Work instructions
All lines holding the string "parts" are to be shown.

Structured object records
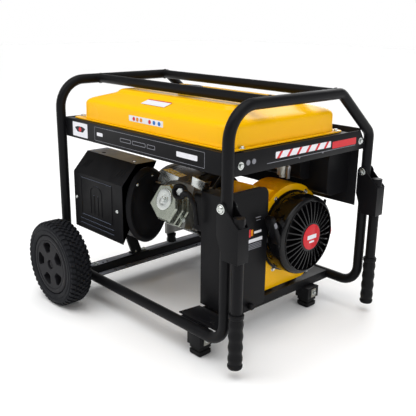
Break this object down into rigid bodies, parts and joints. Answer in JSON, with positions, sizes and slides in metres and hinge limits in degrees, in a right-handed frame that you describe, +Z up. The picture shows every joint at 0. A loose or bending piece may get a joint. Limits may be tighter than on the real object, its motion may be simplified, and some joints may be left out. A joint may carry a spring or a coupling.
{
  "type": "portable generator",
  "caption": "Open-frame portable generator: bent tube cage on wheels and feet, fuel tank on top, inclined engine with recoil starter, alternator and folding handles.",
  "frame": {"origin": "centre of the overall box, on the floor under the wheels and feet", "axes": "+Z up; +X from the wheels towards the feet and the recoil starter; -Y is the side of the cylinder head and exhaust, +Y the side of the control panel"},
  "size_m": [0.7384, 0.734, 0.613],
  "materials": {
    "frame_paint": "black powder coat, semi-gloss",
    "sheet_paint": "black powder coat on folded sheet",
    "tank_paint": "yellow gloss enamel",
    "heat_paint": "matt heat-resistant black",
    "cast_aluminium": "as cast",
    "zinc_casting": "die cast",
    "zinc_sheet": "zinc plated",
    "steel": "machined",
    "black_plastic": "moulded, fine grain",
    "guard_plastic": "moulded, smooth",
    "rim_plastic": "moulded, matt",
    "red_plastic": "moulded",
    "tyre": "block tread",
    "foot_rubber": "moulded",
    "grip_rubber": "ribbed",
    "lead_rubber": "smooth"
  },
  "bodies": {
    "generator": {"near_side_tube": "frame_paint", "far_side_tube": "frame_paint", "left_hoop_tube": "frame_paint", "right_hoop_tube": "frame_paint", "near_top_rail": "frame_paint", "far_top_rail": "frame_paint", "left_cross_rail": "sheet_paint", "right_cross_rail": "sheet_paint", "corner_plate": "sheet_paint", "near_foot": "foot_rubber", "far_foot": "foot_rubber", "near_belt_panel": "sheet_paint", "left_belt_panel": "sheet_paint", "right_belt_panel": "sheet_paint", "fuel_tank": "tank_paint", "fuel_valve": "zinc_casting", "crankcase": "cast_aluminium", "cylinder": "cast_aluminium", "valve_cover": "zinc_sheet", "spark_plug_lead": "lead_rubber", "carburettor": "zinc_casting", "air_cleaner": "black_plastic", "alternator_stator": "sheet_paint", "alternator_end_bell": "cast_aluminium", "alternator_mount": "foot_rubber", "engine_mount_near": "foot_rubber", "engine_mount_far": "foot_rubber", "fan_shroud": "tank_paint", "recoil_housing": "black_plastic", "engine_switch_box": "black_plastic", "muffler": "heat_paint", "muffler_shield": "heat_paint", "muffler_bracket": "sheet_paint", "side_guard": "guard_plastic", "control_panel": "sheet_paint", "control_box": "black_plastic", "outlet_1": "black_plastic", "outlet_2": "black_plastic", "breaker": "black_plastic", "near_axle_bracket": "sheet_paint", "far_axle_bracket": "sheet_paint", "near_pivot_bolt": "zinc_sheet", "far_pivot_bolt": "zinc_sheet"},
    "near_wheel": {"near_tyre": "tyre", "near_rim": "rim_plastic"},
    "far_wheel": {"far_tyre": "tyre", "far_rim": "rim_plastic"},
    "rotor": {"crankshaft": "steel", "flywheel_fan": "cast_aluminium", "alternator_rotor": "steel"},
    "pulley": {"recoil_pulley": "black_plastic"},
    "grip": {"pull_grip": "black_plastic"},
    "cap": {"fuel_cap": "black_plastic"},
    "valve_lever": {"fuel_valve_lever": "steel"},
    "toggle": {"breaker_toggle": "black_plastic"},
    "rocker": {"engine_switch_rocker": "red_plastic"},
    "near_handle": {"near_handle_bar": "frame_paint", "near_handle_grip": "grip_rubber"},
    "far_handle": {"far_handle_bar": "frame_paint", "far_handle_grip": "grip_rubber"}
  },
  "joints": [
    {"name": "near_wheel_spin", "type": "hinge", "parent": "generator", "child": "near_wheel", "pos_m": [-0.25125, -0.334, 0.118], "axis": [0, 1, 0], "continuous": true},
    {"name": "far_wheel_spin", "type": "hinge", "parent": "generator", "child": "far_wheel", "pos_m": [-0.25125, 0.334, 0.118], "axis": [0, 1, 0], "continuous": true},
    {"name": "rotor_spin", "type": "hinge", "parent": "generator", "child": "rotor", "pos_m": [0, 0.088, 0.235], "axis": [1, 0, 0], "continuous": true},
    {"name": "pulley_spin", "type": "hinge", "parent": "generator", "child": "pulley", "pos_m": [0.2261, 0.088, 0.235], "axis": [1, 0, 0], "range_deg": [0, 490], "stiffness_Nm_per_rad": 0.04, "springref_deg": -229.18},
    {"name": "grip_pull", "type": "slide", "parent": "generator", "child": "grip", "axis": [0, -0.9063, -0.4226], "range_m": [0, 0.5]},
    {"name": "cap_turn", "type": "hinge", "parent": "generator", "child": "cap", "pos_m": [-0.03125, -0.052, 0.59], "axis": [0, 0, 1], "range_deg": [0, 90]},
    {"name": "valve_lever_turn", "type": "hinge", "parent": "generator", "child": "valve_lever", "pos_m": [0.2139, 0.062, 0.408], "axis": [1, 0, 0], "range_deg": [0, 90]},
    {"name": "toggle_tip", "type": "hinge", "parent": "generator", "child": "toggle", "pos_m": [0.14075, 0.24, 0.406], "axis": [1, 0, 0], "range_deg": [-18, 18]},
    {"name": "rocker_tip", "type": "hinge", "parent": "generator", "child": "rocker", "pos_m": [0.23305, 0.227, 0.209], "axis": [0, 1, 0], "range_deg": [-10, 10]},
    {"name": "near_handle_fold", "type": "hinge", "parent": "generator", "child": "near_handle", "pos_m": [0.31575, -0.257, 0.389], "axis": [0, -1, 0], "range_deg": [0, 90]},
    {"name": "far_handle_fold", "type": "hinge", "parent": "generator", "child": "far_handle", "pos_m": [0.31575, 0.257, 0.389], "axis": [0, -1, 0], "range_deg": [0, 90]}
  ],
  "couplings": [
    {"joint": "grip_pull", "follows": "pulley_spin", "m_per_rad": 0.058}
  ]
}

* * *

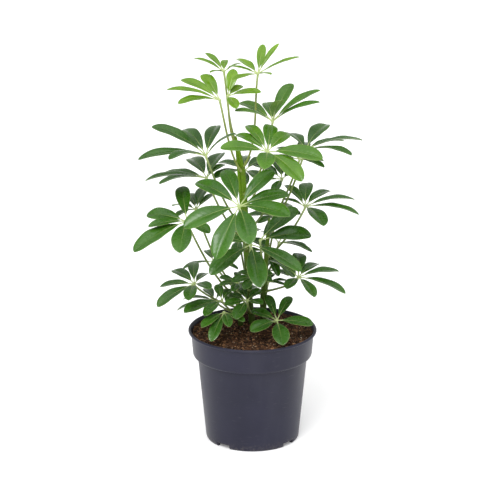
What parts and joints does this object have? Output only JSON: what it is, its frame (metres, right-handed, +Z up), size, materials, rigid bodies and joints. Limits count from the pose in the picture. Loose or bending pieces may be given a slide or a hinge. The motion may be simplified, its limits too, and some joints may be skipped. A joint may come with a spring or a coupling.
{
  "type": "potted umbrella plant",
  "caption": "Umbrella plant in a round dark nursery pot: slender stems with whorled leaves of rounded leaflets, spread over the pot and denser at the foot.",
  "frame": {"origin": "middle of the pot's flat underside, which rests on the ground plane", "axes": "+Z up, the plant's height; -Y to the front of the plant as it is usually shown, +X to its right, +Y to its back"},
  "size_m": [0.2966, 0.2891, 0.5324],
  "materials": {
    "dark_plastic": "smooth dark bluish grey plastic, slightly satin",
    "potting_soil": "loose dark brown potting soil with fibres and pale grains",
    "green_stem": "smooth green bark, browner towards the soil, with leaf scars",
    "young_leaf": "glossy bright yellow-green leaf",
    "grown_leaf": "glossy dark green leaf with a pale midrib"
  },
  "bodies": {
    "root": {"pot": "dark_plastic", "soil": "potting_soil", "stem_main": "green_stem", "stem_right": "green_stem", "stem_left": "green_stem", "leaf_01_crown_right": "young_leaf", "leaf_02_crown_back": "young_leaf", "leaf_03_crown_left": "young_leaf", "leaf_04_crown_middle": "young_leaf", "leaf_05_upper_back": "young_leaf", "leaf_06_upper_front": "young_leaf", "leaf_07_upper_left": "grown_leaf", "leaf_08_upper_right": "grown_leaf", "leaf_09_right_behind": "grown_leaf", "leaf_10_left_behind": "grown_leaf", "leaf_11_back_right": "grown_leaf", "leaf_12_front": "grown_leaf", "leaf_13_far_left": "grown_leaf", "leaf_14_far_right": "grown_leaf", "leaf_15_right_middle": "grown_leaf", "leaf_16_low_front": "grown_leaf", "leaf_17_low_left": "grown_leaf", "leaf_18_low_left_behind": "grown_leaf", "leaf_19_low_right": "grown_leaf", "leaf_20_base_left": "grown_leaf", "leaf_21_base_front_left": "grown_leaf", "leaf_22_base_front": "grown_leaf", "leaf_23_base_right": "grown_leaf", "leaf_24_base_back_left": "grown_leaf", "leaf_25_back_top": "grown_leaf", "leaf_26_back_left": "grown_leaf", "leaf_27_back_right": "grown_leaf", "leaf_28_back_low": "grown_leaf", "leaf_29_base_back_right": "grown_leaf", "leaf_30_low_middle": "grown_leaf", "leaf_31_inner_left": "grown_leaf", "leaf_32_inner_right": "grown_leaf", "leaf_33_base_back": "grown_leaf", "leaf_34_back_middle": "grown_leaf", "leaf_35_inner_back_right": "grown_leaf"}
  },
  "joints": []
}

Output below
Break this object down into rigid bodies, parts and joints. Answer in JSON, with positions, sizes and slides in metres and hinge limits in degrees, in a right-handed frame that you describe, +Z up. The picture shows every joint at 0. A loose or bending piece may get a joint. Limits may be tighter than on the real object, its motion may be simplified, and some joints may be left out. A joint may carry a spring or a coupling.
What parts and joints does this object have? Output only JSON: what it is, its frame (metres, right-handed, +Z up), size, materials, rigid bodies and joints. Limits count from the pose in the picture. Loose or bending pieces may be given a slide or a hinge. The motion may be simplified, its limits too, and some joints may be skipped. A joint may come with a spring or a coupling.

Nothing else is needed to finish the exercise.